Pet is here to hunt a monster.
Are you brave enough to look?
There are no more monsters anymore, or so the children in the city of Lucille are taught. With doting parents and a best friend named Redemption, Jam has grown up with this lesson all her life. But when she meets Pet, a creature made of horns and colours and claws, who emerges from one of her mother’s paintings and a drop of Jam’s blood, she must reconsider what she’s been told. Pet has come to hunt a monster, and the shadow of something grim lurks in Redemption’s house. Jam must fight not only to protect her best friend, but also to uncover the truth, and the answer to the question — How do you save the world from monsters if no one will admit they exist?From the blurb of Pet by Akwaeke Emezi
There is so much that I loved about this book it is hard to know where to start. One thing that really struck me about this story was Jam’s characterisation – Jam is a black, trans girl who is selectively non-verbal but the story is not about any of those things. They are utterly embedded aspects of her character and those parts of her identity are woven seamlessly and naturally into the story without fanfare. Whilst I hugely value stories that specifically explore aspects of identity such as these, there was something really grounded about the representation in Pet that I loved.
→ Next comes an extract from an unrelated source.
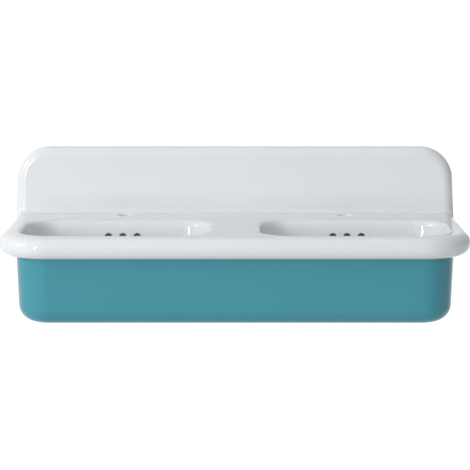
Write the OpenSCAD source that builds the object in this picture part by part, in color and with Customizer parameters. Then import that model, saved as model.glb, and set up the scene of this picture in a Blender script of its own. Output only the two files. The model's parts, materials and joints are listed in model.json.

The story itself is rooted heavily in metaphor and creatively confronts the idea that people who do bad things don’t stop existing just because you refuse to acknowledge they exist. It tackles some dark themes and in many ways is a psychologically heavy book, but the narrative is handled so deftly and the use of imagery in the prose is so evocative that, as a reader, I was carried right through that heavy darkness.
The angels vs monsters theme is brilliantly thought provoking and I really loved how the abstract concepts were turned into physical realities in the story, really driving home the questions “What does a monster look like?” and “What does an angel look like?”. It is a firm reminder that appearances can be deceiving and that perception is not the same as reality. It’s a story that calls on us to recognise that hiding from the truth in the name of our own comfort silences and hurts victims.
The world that Emezi has built is surreal and futuristic but carries echoes that are instantly recognisable in our own world. The relationships and connections between the characters who populate the pages, the forceful denial of past crimes and present realities, the thirst for and fear of knowledge and the horror of the story’s climax are all so vivid and real – I ached for Jam and Redemption and all their young shoulders are forced to carry.
Despite its darkness, this is beautiful story, compellingly told and with so many lessons that we should each carry with us. Our world has a lot to learn from Jam’s. Emezi is an extraordinary storyteller with a gift for character and narrative and I look forward to reading more of their work.